■ Set exercise ■
In the listing below, find the line that contains "box = body.Shape.BoundBox" and the line that contains "if empty is". Quote both and every line between them, exactly, and nothing more.

■ Dataset extract ■
________________
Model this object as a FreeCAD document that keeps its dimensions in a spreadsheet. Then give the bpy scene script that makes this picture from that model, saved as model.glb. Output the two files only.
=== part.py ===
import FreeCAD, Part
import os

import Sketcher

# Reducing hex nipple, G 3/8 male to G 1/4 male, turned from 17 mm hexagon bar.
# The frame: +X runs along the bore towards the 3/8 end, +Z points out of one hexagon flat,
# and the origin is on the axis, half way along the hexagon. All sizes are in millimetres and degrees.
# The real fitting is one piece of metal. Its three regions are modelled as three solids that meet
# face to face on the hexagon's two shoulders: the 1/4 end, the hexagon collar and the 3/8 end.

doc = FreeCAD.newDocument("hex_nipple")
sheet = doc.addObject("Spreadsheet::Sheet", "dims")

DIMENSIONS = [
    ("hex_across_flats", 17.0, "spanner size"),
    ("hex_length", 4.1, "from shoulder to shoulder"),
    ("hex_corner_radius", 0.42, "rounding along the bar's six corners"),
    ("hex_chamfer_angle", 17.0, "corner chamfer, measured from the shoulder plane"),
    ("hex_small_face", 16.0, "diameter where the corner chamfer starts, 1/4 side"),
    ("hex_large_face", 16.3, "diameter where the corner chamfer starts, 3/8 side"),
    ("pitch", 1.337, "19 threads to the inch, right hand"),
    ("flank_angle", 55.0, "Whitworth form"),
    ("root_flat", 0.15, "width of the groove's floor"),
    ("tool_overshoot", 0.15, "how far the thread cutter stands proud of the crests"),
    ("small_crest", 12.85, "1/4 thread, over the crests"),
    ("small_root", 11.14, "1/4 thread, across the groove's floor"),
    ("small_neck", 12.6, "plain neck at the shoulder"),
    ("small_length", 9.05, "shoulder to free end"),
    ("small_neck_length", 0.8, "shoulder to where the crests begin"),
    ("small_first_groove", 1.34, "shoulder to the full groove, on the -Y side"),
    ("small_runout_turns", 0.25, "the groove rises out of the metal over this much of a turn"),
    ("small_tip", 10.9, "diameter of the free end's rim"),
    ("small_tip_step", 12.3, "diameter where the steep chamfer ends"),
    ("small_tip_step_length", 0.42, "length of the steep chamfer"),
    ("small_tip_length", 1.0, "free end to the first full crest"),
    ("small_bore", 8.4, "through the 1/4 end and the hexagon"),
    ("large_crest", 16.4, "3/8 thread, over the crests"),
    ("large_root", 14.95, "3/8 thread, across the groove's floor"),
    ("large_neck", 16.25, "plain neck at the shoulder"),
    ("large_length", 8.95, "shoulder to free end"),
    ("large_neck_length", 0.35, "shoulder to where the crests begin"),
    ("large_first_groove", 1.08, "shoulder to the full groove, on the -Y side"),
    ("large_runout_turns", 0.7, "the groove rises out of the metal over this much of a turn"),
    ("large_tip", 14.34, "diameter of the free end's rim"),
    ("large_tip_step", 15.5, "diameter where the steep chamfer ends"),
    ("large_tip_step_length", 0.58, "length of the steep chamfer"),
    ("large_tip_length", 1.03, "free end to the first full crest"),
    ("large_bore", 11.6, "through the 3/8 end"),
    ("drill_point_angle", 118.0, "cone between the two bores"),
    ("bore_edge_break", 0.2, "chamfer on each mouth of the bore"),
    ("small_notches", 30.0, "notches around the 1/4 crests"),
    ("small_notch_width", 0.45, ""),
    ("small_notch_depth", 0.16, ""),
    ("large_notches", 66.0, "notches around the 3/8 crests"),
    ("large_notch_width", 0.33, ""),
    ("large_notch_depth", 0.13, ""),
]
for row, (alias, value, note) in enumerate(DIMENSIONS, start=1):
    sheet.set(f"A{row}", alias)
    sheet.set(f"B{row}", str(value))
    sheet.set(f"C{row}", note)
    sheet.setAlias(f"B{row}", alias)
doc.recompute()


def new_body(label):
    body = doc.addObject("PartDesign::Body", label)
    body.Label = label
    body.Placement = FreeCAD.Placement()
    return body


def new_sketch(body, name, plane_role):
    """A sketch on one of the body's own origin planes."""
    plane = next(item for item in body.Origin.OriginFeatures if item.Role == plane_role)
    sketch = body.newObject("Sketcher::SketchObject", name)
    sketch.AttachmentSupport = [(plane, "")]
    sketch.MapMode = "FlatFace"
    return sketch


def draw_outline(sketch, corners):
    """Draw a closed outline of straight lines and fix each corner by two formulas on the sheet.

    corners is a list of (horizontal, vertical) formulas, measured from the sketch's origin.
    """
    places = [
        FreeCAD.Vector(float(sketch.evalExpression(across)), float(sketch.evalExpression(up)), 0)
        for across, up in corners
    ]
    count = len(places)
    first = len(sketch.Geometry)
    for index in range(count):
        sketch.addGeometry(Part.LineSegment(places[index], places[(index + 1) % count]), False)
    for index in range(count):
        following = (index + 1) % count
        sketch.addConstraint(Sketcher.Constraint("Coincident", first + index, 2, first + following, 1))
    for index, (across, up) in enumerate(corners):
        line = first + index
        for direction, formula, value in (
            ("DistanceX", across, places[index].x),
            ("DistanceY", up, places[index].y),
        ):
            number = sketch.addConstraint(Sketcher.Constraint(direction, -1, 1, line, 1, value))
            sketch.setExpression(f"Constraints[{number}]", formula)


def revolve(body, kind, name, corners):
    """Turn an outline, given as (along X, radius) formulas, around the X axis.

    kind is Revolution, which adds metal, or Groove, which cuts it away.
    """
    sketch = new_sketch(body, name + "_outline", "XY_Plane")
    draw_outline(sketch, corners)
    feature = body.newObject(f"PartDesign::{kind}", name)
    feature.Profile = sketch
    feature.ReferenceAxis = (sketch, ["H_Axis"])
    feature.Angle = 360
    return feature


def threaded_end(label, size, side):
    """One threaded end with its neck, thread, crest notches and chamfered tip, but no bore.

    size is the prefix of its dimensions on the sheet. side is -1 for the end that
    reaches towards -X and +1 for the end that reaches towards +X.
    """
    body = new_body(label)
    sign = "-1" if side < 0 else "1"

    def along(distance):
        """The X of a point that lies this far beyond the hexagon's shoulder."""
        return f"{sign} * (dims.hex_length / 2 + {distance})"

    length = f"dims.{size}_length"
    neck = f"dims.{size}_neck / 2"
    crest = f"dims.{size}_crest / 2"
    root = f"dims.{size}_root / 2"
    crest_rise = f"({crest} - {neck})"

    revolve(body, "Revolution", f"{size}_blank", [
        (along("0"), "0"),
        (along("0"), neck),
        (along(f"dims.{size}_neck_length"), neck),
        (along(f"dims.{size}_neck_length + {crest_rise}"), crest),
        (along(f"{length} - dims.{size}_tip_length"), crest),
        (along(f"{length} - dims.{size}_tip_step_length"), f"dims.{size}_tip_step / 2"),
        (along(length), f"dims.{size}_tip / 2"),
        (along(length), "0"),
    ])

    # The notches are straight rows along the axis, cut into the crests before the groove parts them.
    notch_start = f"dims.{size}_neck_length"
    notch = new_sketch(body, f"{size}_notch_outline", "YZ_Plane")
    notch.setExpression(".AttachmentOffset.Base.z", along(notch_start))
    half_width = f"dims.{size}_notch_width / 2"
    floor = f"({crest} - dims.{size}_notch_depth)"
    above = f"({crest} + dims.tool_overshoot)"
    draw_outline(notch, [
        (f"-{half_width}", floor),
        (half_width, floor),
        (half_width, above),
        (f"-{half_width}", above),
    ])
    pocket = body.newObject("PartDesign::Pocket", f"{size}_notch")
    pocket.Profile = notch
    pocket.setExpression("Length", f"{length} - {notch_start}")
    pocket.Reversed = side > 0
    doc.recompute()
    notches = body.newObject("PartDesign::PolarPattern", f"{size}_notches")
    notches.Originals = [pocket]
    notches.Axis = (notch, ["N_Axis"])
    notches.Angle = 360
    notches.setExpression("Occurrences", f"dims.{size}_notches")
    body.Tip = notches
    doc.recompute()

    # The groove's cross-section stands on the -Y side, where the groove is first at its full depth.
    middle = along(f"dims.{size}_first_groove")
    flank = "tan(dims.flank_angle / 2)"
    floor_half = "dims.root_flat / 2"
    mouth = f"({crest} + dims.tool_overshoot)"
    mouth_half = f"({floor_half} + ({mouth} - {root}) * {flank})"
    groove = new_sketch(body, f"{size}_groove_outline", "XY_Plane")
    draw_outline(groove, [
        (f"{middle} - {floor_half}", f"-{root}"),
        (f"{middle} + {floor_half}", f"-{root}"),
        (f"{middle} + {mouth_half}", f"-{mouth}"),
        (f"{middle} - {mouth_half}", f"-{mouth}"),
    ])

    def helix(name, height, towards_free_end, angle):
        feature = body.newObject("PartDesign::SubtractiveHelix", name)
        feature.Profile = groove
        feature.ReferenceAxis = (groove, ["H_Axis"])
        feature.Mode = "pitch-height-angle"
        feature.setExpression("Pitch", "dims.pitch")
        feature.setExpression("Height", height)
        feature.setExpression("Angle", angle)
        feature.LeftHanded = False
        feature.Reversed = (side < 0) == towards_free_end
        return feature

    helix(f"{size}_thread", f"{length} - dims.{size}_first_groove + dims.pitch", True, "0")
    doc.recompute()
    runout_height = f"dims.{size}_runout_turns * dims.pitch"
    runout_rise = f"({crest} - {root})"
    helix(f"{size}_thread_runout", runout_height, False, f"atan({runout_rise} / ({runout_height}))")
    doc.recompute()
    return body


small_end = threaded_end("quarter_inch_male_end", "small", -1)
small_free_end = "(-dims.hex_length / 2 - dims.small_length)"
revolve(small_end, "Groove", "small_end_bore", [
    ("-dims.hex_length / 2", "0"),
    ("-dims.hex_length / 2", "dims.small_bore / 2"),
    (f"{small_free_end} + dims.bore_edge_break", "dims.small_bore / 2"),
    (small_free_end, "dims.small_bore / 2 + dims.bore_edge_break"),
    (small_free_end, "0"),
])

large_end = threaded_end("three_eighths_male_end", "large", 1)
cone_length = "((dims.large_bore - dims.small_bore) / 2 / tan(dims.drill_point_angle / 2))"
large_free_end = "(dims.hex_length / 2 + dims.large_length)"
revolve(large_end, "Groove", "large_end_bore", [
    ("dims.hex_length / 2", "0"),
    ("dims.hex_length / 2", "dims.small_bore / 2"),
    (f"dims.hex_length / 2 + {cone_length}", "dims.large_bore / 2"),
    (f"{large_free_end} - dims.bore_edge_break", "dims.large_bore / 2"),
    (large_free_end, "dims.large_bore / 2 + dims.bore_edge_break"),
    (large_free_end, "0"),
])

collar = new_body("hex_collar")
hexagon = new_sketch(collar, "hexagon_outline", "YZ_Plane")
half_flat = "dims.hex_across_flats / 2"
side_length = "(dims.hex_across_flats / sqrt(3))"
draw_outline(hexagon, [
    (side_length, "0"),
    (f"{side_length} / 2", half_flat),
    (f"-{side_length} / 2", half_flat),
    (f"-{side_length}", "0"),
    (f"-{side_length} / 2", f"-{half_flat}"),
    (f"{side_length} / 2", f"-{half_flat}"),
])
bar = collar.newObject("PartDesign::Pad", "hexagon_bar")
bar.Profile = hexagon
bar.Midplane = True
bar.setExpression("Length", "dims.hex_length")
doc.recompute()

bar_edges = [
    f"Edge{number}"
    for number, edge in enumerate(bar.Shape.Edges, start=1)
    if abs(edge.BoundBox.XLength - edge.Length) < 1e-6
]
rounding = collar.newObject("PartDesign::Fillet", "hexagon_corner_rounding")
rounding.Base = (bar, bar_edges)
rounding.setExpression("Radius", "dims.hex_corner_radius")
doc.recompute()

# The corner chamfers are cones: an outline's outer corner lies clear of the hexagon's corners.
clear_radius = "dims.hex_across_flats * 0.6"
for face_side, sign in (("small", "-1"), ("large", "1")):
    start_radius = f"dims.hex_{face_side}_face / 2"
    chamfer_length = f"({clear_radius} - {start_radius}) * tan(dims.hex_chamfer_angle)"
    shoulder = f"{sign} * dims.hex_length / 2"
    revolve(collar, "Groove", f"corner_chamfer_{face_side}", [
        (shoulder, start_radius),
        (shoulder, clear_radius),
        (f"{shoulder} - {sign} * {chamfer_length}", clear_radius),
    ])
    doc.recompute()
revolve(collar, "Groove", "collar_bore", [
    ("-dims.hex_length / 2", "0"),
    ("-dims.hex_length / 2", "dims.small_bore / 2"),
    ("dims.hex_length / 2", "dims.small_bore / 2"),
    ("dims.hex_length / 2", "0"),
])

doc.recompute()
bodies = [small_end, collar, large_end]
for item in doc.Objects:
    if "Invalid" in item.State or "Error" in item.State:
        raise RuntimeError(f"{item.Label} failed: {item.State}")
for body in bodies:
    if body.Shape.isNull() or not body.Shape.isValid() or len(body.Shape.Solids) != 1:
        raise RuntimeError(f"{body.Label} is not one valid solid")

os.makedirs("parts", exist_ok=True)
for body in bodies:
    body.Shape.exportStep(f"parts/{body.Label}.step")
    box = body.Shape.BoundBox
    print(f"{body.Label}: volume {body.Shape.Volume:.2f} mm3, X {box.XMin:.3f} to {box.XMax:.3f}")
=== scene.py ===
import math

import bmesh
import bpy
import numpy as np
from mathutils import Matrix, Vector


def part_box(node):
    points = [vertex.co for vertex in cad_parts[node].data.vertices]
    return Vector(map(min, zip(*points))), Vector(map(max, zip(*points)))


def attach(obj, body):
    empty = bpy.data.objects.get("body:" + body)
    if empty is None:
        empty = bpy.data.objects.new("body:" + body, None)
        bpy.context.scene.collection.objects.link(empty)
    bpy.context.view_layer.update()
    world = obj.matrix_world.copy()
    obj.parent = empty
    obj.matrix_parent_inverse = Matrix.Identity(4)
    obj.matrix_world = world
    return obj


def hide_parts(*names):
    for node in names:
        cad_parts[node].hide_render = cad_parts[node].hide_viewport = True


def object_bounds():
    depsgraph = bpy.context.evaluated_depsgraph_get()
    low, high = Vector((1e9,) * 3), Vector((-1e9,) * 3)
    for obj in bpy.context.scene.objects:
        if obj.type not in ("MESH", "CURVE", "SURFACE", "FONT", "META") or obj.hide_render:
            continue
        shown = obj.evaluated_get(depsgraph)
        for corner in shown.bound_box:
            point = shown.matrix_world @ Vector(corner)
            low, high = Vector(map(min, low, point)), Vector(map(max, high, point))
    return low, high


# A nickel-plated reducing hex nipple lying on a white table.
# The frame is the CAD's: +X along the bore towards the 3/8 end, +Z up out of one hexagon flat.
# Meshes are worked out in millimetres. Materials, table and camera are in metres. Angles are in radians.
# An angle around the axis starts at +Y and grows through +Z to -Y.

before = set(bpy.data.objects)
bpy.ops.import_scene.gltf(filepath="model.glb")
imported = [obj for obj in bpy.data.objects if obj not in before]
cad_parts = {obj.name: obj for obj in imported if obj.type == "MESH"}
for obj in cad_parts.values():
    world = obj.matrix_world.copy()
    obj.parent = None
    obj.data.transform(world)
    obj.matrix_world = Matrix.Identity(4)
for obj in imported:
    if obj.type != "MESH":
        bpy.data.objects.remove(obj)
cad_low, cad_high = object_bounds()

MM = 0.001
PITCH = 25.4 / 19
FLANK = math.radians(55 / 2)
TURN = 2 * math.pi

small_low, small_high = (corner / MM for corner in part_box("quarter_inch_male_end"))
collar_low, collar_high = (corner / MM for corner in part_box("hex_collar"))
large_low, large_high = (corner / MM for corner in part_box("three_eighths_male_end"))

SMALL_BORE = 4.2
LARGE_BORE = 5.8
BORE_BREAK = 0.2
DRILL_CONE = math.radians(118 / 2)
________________
■ Answer below ■
    box = body.Shape.BoundBox
    print(f"{body.Label}: volume {body.Shape.Volume:.2f} mm3, X {box.XMin:.3f} to {box.XMax:.3f}")
=== scene.py ===
import math

import bmesh
import bpy
import numpy as np
from mathutils import Matrix, Vector


def part_box(node):
    points = [vertex.co for vertex in cad_parts[node].data.vertices]
    return Vector(map(min, zip(*points))), Vector(map(max, zip(*points)))


def attach(obj, body):
    empty = bpy.data.objects.get("body:" + body)
    if empty is None:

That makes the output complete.